**What to produce**.
Beginning with the first line of the data below, extract each line up to and including the one containing "from collections import defaultdict". Copy them exactly and add nothing.

**Material for this exercise**.
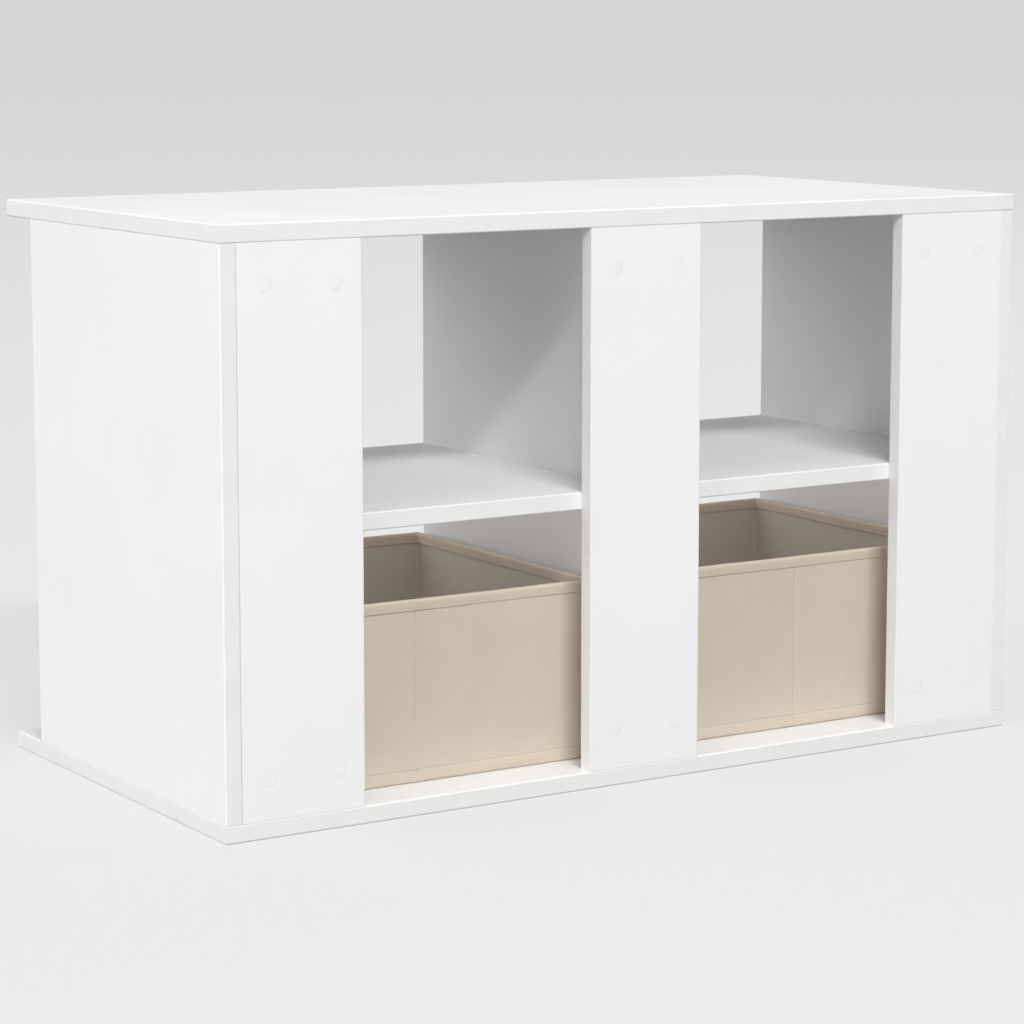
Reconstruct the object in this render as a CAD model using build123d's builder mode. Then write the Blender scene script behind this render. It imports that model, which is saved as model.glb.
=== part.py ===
from build123d import *

import os
from collections import defaultdict

# A low cabinet that an aquarium stands on. Top and bottom panels, two sides, a divider and two
# shelves stand behind three broad front posts; the back is open, and a fabric basket lies in
# each lower bay. The boards are held by cams, bolts and dowels, and their edges are banded.
#
# Frame: origin on the floor under the middle of the panels, +X to the right, the front faces
# -Y, +Z is up. Millimetres.

# ---------------------------------------------------------------- driving dimensions

WIDTH = 810                 # top and bottom panels, left to right
DEPTH = 410                 # top and bottom panels, front to back
HEIGHT = 495                # floor to the top panel's upper face
BOARD = 15                  # thickness of every board
REAR_OVERHANG = 50          # sides, divider and shelves stop this far short of the panels' backs
POST_WIDTH = 113            # each of the three front posts
LOWER_BAY_HEIGHT = 225      # clear height between the bottom panel and a shelf

BAND = 1.5                  # plastic band glued on every edge that shows
EDGE_RADIUS = 1.3           # rounding of a band's two long outer corners
BAND_SEAM = 0.05            # hairline where one band butts against the next

CAM_DIAMETER = 12
CAM_DISTANCE = 34           # joint to the cam's centre, along the bolt
CAM_FLOOR = 2.5             # board left under a cam's bore
CAM_RADIAL_CLEARANCE = 0.1
CAM_END_CLEARANCE = 0.2
CROSS_LENGTH = 6            # screwdriver recess in the cam's face
CROSS_WIDTH = 1.4
CROSS_DEPTH = 1.5
CAP_THICKNESS = 1.0         # cover cap, flush with the board's face
CAP_RADIAL_CLEARANCE = 0.05
CAP_RIM_RADIUS = 0.35
CAP_PEG_LENGTH = 1.0        # peg that holds the cap in the screwdriver recess
CAP_PEG_DIAMETER = 1.2

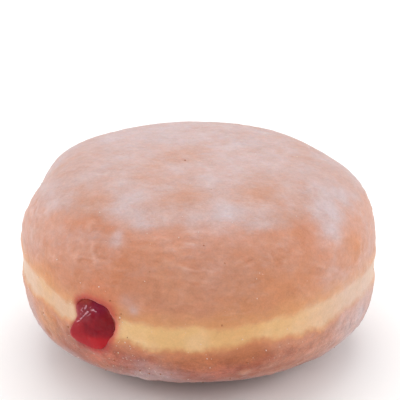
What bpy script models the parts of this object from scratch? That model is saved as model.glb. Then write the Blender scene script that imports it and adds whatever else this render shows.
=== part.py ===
"""A jelly filled doughnut, resting on its fried underside.

Two solids: the dough, a plump round bun with a pale proof line round its waist,
and the jelly, one piece that runs from the mouth in the side of the bun down
the filling nozzle's channel and into the pocket in the middle.

Metres, +Z up.  The origin is the middle of the flat spot that the bun rests on.
Angles are measured round +Z from +X, and -Y is the front.
"""

import math

import bmesh
import bpy
from mathutils import Vector

MM = 0.001

# ---- the bun -------------------------------------------------------------
WAIST_RADIUS = 46.0  # mean radius at the proof line, mm
WAIST_HEIGHT = 24.0  # height of the proof line above the table
CROWN_RISE = 27.8  # proof line to the top of the crown
BASE_DROP = 24.9  # proof line to the bottom, before the base is flattened
CROWN_POWER = 3.36  # superellipse power of the shoulder: 2 is round, 4 boxy
BASE_POWER = 2.94
WAIST_RECESS = 0.25  # how far the proof line lies behind the crust
WAIST_BAND = 3.3  # half the height of the proof line
PLAN_OFFSET = (0.3, -1.5)  # brings the middle of the outline to the origin

# Lobes of the plan outline, share of the radius: (cos, sin) of 1, 2, 3... times the angle
PLAN_LOBES = (
    (-0.0058, 0.0310),
    (-0.0063, 0.0059),
    (0.0028, -0.0002),
    (-0.0010, 0.0004),
    (0.0002, -0.0008),
    (0.0007, -0.0003),
    (0.0024, -0.0024),
)
# The proof line isn't level: mm, (cos, sin) of 1, 2, 3 times the angle
WAIST_WAVE = ((-1.01, 0.32), (0.48, -0.20), (-0.26, -0.69))
# The crown and the base are fuller on some sides: share of the rise
CROWN_LEAN = ((-0.015, 0.029), (0.003, 0.002), (0.001, -0.003))
BASE_LEAN = ((-0.030, 0.064), (0.098, 0.025))
# Dents and swellings left by proving and frying:
# (angle, elevation, both degrees; depth mm, out is positive; spread degrees)
DENTS = (
    (170.2, 32.4, -1.84, 9.0),
    (148.5, 38.9, 0.83, 11.0),
    (171.1, 9.0, 0.72, 11.0),
    (33.1, 39.9, -0.92, 10.0),
    (18.3, 38.1, 0.98, 12.0),
    (46.4, 39.7, 0.80, 14.0),
    (250.8, -42.7, -1.16, 18.0),
    (289.3, -33.2, -0.09, 18.0),
)

# ---- the mouth, the channel and the pocket ---------------------------------
MOUTH_ANGLE = 235.5  # where the filling went in, degrees
MOUTH_ASIDE = 0.35  # mm to the right of that, seen from outside
MOUTH_HEIGHT = 24.0
MOUTH_RADIUS = 6.35
MOUTH_LOBES = ((0.07, -0.05), (0.04, 0.49), (0.47, 0.28), (-0.29, 0.35), (0.11, -0.11))
BULGE = 1.7  # how far the jelly stands out of the mouth
LIP_FLARE = 0.12  # the cut opens by this share where it meets the crust
CHANNEL_RADIUS = 4.2  # left by the filling nozzle
POCKET_DEPTH = 43.0  # from the mouth to the middle of the pocket
POCKET_HALF = (20.5, 19.5, 10.0)  # along the channel, across it, and upwards
FIT_GAP = 0.3  # between the jelly and the dough

AROUND, ROWS_UP, ROWS_DOWN = 72, 18, 12
RING, STATIONS_IN = 26, 24


def waves(pairs, angle, first=1):
    """Sum of cos and sin terms whose frequency goes up by one each time."""
    return sum(
        c * math.cos(k * angle) + s * math.sin(k * angle)
        for k, (c, s) in enumerate(pairs, first)
    )


def shaded(pairs, angle, share):
    """The same, each term fading towards the axis as share to the power k."""
    return sum(
        (c * math.cos(k * angle) + s * math.sin(k * angle)) * share**k
        for k, (c, s) in enumerate(pairs, 1)
    )


def bun_point(angle, turn):
    """A point of the bun's skin, mm. turn is 0 at the proof line, 90 degrees at the crown."""
    power = CROWN_POWER if turn > 0 else BASE_POWER
    c, s = abs(math.cos(turn)), abs(math.sin(turn))
    scale = (c**power + s**power) ** (-1 / power)
    out, rise = c * scale, s * scale
    lobed = WAIST_RADIUS * waves(PLAN_LOBES, angle)
    radius = out * (WAIST_RADIUS + lobed * out**0.6)
    z = WAIST_HEIGHT + waves(WAIST_WAVE, angle) * out**2
    if turn > 0:
        z += CROWN_RISE * (1 + shaded(CROWN_LEAN, angle, out)) * rise
    else:
        z -= BASE_DROP * (1 + shaded(BASE_LEAN, angle, out)) * rise
    away = Vector(
        (
            math.cos(angle) * math.cos(turn),
            math.sin(angle) * math.cos(turn),
            math.sin(turn),
        )
    )
    shift = -WAIST_RECESS * math.exp(-((WAIST_RADIUS * 0.62 * turn / WAIST_BAND) ** 4))
    for at, up, depth, spread in DENTS:
        a, e = math.radians(at), math.radians(up)
        centre = Vector(
            (math.cos(a) * math.cos(e), math.sin(a) * math.cos(e), math.sin(e))
        )
        shift += depth * math.exp(
            -0.5 * (math.degrees(away.angle(centre, 0)) / spread) ** 2
        )
    return (
        radius * math.cos(angle) + away.x * shift + PLAN_OFFSET[0],
        radius * math.sin(angle) + away.y * shift + PLAN_OFFSET[1],
        max(0.0, z + away.z * shift),
    )


def turn_of_base(angle):
    """The turn at which the skin meets the table, found by halving."""
    low, high = math.radians(-89), math.radians(-10)
    for _ in range(40):
        middle = (low + high) / 2
        if bun_point(angle, middle)[2] > 0:
            high = middle
        else:
            low = middle
    return high


def make_material(name, colour, roughness):
    material = bpy.data.materials.new(name)
    material.use_nodes = True
    shader = material.node_tree.nodes["Principled BSDF"]
    shader.inputs["Base Color"].default_value = (*colour, 1.0)
    shader.inputs["Roughness"].default_value = roughness
    shader.inputs["Metallic"].default_value = 0.0
    material.diffuse_color = (*colour, 1.0)
    return material


def make_object(name, bm, material=None, smooth_to=40):
    bmesh.ops.recalc_face_normals(bm, faces=bm.faces[:])
    mesh = bpy.data.meshes.new(name)
    bm.to_mesh(mesh)
    bm.free()
    mesh.shade_smooth()
    mesh.set_sharp_from_angle(angle=math.radians(smooth_to))
    obj = bpy.data.objects.new(name, mesh)
    bpy.context.scene.collection.objects.link(obj)
    if material:
        mesh.materials.append(material)
    return obj


def bridge(bm, rings):
    """Quads between each ring of vertices and the next."""
    for a, b in zip(rings, rings[1:]):
        n = len(a)
        for i in range(n):
            bm.faces.new((a[i], a[(i + 1) % n], b[(i + 1) % n], b[i]))


def build_bun():
    """The whole skin: a flat base polygon, rings up to the crown, and a fan on top."""
    bm = bmesh.new()
    angles = [2 * math.pi * i / AROUND for i in range(AROUND)]
    bases = [turn_of_base(a) for a in angles]
    rings = []
    for row in range(ROWS_DOWN + ROWS_UP):
        ring = []
        for angle, base in zip(angles, bases):
            if row < ROWS_DOWN:
                turn = base * (1 - row / ROWS_DOWN) ** 1.15
            else:
                share = (row - ROWS_DOWN) / ROWS_UP
                turn = math.radians(90) * share * (0.72 + 0.28 * share)
            x, y, z = bun_point(angle, turn)
            ring.append(bm.verts.new((x * MM, y * MM, (0.0 if row == 0 else z) * MM)))
        rings.append(ring)
    bm.faces.new(rings[0][::-1])
    bridge(bm, rings)
    top = bm.verts.new([v * MM for v in bun_point(0.0, math.radians(90))])
    last = rings[-1]
    for i in range(AROUND):
        bm.faces.new((last[i], last[(i + 1) % AROUND], top))
    return bm


def mouth_frame():
    """(middle of the mouth, direction outwards, direction to the right), mm."""
    angle = math.radians(MOUTH_ANGLE)
    outward = Vector((math.cos(angle), math.sin(angle), 0))
    right = Vector((0, 0, 1)).cross(outward)
    middle = Vector(bun_point(angle, 0.0)) + right * MOUTH_ASIDE
    middle.z = MOUTH_HEIGHT
    return middle, outward, right


def mouth_radius(angle):
    return MOUTH_RADIUS + waves(MOUTH_LOBES, angle)


def filling_section(depth, grow):
    """[(across, up)] of the filling at this depth behind the mouth, mm, or a cut's if grow is over 0."""
    past = (depth - POCKET_DEPTH) / POCKET_HALF[0]
    wide = math.sqrt(max(0.0, 1 - past * past))
    behind = max(0.0, min(1.0, (depth - POCKET_DEPTH) / 8 + 1))
    channel = CHANNEL_RADIUS * (1 - behind)
    across = (channel**4 + (POCKET_HALF[1] * wide) ** 4) ** 0.25
    upward = (channel**4 + (POCKET_HALF[2] * wide) ** 4) ** 0.25
    taper = max(0.0, min(1.0, 1 - depth / 8.0))
    taper = taper * taper * (3 - 2 * taper)
    points = []
    for i in range(RING):
        a = 2 * math.pi * i / RING
        mouth = mouth_radius(a)
        points.append(
            (
                math.cos(a) * (mouth * taper + across * (1 - taper) + grow),
                math.sin(a) * (mouth * taper + upward * (1 - taper) + grow),
            )
        )
    return points


def build_filling(cut):
    """The jelly, or with cut the slightly larger space it lies in, which runs out past the crust."""
    middle, outward, right = mouth_frame()
    grow = FIT_GAP if cut else 0.0
    end = POCKET_DEPTH + POCKET_HALF[0] + grow
    first = 0.6
    depths = [
        first + (end - first) * math.sin(math.pi / 2 * i / STATIONS_IN)
        for i in range(STATIONS_IN)
    ]
    bm = bmesh.new()
    rings = []

    def add_ring(points, depth):
        centre = middle - outward * depth
        rings.append(
            [
                bm.verts.new((centre + right * x + Vector((0, 0, y))) * MM)
                for x, y in points
            ]
        )

    if cut:
        for k in (3, 2, 1):
            flare = 1 + LIP_FLARE * k / 2
            section = [(x * flare, y * flare) for x, y in filling_section(0, grow)]
            add_ring(section, -1.4 * k)
    else:
        for k in range(4, 0, -1):
            t = math.pi / 2 * k / 5
            section = [
                (x * math.cos(t), y * math.cos(t) - 0.8 * math.sin(t))
                for x, y in filling_section(0, 0)
            ]
            add_ring(section, first - (first + BULGE) * math.sin(t))
    for depth in depths:
        add_ring(filling_section(depth, grow), depth)
    bridge(bm, rings)
    if cut:
        bm.faces.new(rings[0])
    else:
        tip = bm.verts.new((middle + outward * BULGE + Vector((0, 0, -0.8))) * MM)
        for i in range(RING):
            bm.faces.new((rings[0][i], tip, rings[0][(i + 1) % RING]))
    back = bm.verts.new((middle - outward * end) * MM)
    for i in range(RING):
        bm.faces.new((rings[-1][i], rings[-1][(i + 1) % RING], back))
    return bm


def main():
    for obj in list(bpy.data.objects):
        bpy.data.objects.remove(obj)

    crust = make_material("fried_crust", (0.60, 0.30, 0.16), 0.55)
    jam = make_material("fruit_jelly", (0.30, 0.012, 0.03), 0.12)

    dough = make_object("dough", build_bun(), crust)
    space = make_object("filling_space", build_filling(cut=True))
    space.hide_render = True
    space.display_type = "WIRE"
    cut = dough.modifiers.new("filling_space", "BOOLEAN")
    cut.operation = "DIFFERENCE"
    cut.solver = "EXACT"
    cut.object = space

    make_object("jelly", build_filling(cut=False), jam, 60)


main()
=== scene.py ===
"""The looks of the jelly filled doughnut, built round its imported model.

Shapes are worked out in millimetres and become metres when their meshes are
made.  Angles are measured round +Z from +X, and -Y is the front.
"""

import math

import bpy
import numpy as np
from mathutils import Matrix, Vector, kdtree


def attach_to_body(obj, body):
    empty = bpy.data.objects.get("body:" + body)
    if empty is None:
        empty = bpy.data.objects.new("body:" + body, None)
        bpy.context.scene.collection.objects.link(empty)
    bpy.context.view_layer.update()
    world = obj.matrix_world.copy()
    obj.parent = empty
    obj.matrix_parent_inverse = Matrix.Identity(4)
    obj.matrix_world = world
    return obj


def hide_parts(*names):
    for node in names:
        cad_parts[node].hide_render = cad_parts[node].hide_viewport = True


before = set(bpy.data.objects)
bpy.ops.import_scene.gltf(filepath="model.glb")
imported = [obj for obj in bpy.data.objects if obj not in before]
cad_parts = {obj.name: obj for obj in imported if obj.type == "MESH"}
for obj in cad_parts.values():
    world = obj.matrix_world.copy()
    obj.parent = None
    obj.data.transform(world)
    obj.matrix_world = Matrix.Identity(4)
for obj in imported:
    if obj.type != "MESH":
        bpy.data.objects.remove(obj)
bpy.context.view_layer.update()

MM = 0.001

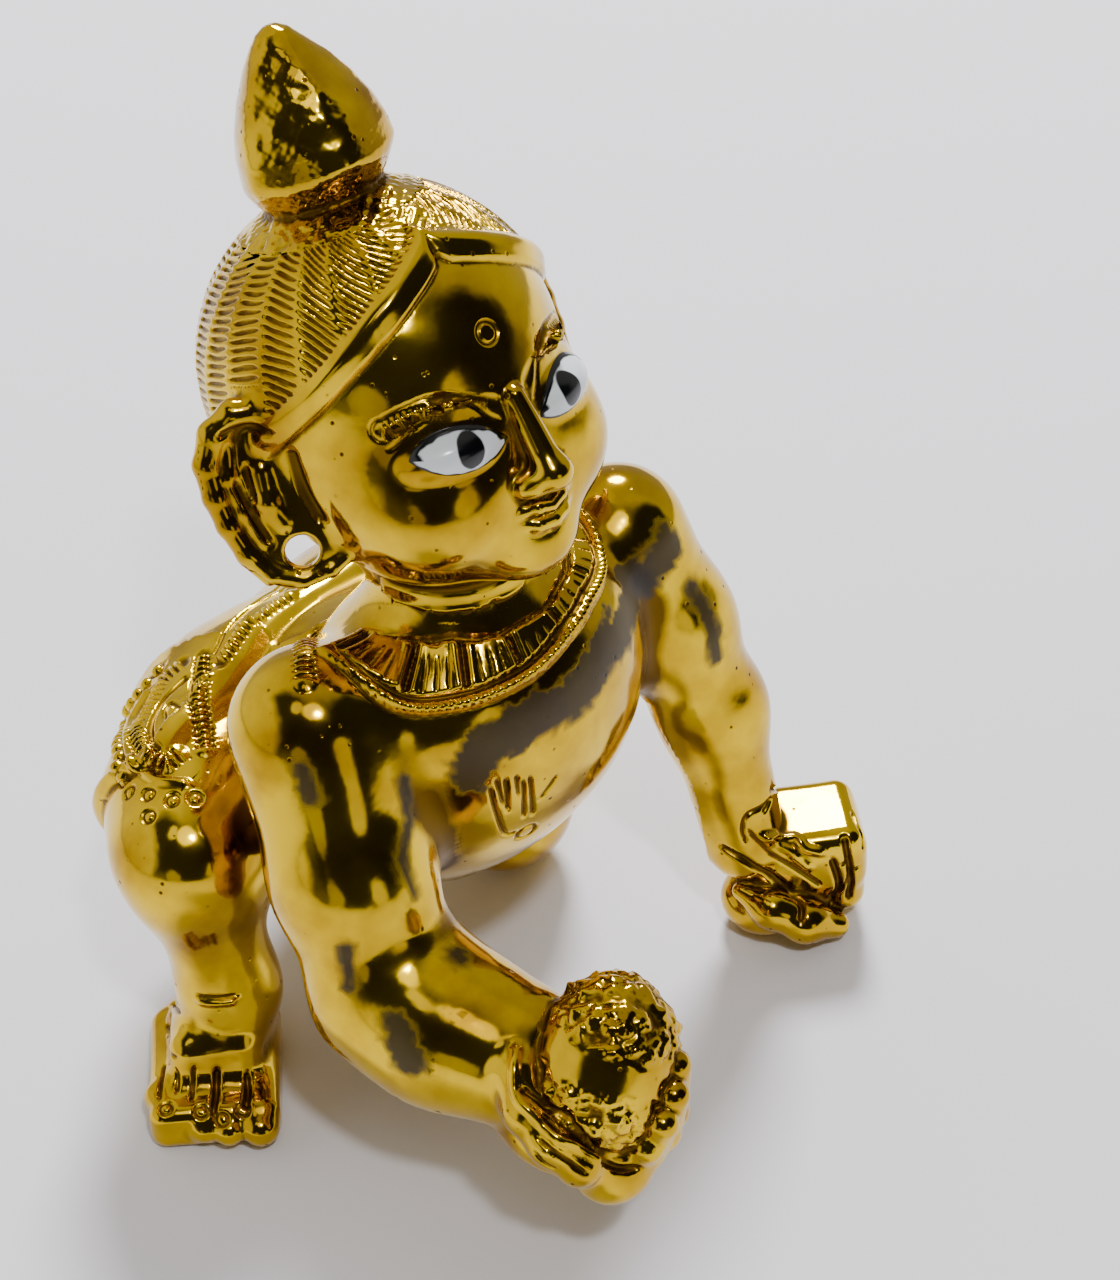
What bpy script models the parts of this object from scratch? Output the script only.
"""A crawling child figure, cast in one piece in polished brass.

The child kneels on its left knee, stands its right foot flat, leans on its left fist
and holds up a round sweet in its right hand. Hair, topknot, large pierced ears, a flat
collar and short trousers are cast with it, so the whole object is one solid.

Metres, +Z up. The figure faces -Y and its right hand is at -X. The origin is on the
floor, under the middle of the figure's box.

The pose and the carving are free form. They are given in shares of the figure: the tip
of the topknot is just over 99 shares above the floor.
"""
import math

import bmesh
import bpy
import numpy as np
from mathutils import Matrix, Vector

# Driving dimensions, in metres
HEIGHT = 0.090            # floor to the tip of the topknot
SWEET_DIAMETER = 0.0118   # the round sweet in the right hand
EAR_HOLE = 0.0026         # bore through each ear lobe, for an earring wire
COLLAR_RAISE = 0.0006     # how far the flat collar stands off the chest
COLLAR_GROOVE = 0.0005    # depth of the grooves between the collar's panels
DRESS_RAISE = 0.0005      # thickness of the trousers' cloth
HAIR_RAISE = 0.0005       # thickness of the hair over the scalp
HAIR_ROLL = 0.0006        # the rolled front edge of the hair, over the hair itself
BAND_RAISE = 0.0005       # the roped bands at the waist and the hems, over the cloth

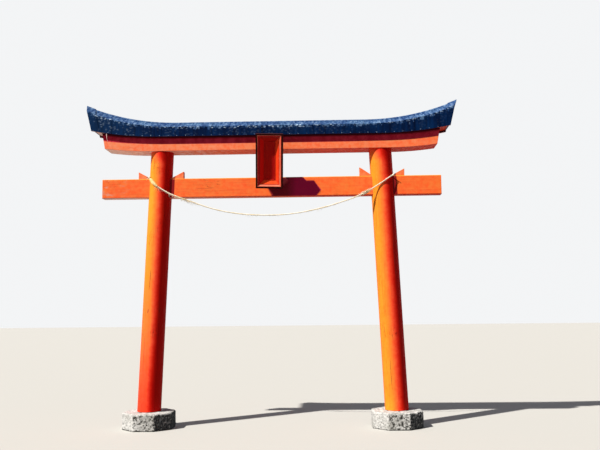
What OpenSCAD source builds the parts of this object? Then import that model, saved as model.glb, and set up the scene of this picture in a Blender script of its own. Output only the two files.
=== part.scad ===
// Torii gate. Two round posts lean inward on octagonal base stones. A tie beam runs through
// both posts and is wedged there. A lintel and a metal-clad roof beam with raised ends lie on
// the posts. A name board, left bare, leans out at the middle, and a straw rope hangs between
// the posts. X runs along the gate, Y from front to back, and Z up from the stones' undersides.

/* [Base stones] */
// Width of a base stone across its flats
stone_w = 850; // [700:10:1000]
// Height of a base stone
stone_h = 285; // [150:5:450]
// Bevel along the top edge of a base stone
stone_bevel = 18; // [5:1:40]

/* [Posts] */
// Distance between the two posts' centres on their stones
post_spacing = 4200; // [3800:50:4600]
// Diameter of a post at its foot
post_d = 400; // [340:5:440]
// Diameter of a post at its top
post_top_d = 394; // [330:2:430]
// Inward lean of each post in degrees
post_lean = 2.45; // [1:0.05:3.5]

/* [Tie beam] */
// Height of the tie beam's underside above the base stones
tie_z = 3640; // [3560:10:3700]
// Height of the tie beam
tie_h = 335; // [250:5:400]
// Thickness of the tie beam
tie_t = 180; // [120:5:220]
// Length of the tie beam
tie_l = 5890; // [5400:10:6200]
// Chamfer along the tie beam's edges
tie_edge = 10; // [3:1:20]

/* [Wedges] */
// Length of a wedge
wedge_l = 230; // [215:5:300]
// Height of a wedge at its thick end
wedge_h = 128; // [80:2:150]
// Height of the right inner wedge, which is a taller one
tall_wedge_h = 160; // [130:5:180]
// Height of a wedge at its nose
wedge_nose = 6; // [4:1:20]
// Thickness of a wedge
wedge_t = 110; // [60:5:110]
// How far a driven wedge stands out of its post
wedge_out = 190; // [120:5:200]
// How far the left inner wedge, which has worked loose, stands out
loose_wedge_out = 205; // [150:5:210]

/* [Centre strut] */
// Width of the strut between the tie beam and the lintel
strut_w = 210; // [120:5:260]
// Depth of the strut
strut_d = 150; // [100:5:200]

/* [Lintel] */
// Height of the lintel's underside above the base stones
lintel_z = 4445; // [4300:5:4600]
// Depth of the lintel from front to back
lintel_d = 410; // [400:5:450]
// Distance from the middle at which the lintel's underside starts to rise
lintel_curve_start = 2100; // [1900:50:2300]
// Radius of the lintel's rise
lintel_curve_r = 5800; // [4000:100:9000]
// Slant of the lintel's ends in degrees
lintel_end_slant = 10.5; // [0:0.5:16]

/* [Roof beam] */
// Height of the eave above the lintel's underside
eave_z = 240; // [200:2:280]
// Depth of the roof from front to back
roof_d = 540; // [510:5:600]
// Length of the roof along its eave
roof_l = 6210; // [6000:10:6400]
// How far the roof's eave runs past each end of the lintel
roof_overhang = 226; // [160:2:260]
// Height of the fascia at the middle of the roof
fascia_h = 170; // [140:5:220]
// Rise of each roof slope from the fascia to the ridge
slope_rise = 132; // [80:2:180]
// Distance from the middle at which the eave starts to rise
eave_curve_start = 1900; // [1600:50:2300]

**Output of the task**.
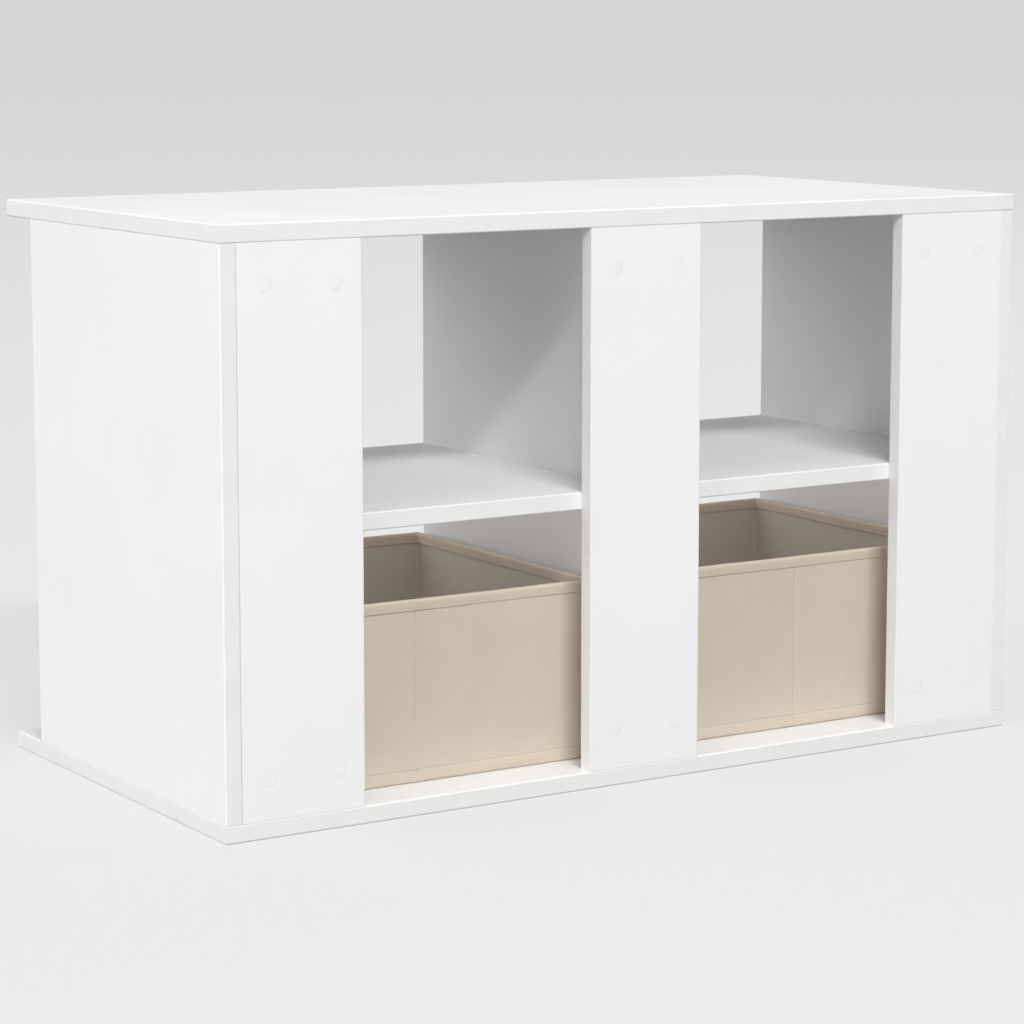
Reconstruct the object in this render as a CAD model using build123d's builder mode. Then write the Blender scene script behind this render. It imports that model, which is saved as model.glb.
=== part.py ===
from build123d import *

import os
from collections import defaultdict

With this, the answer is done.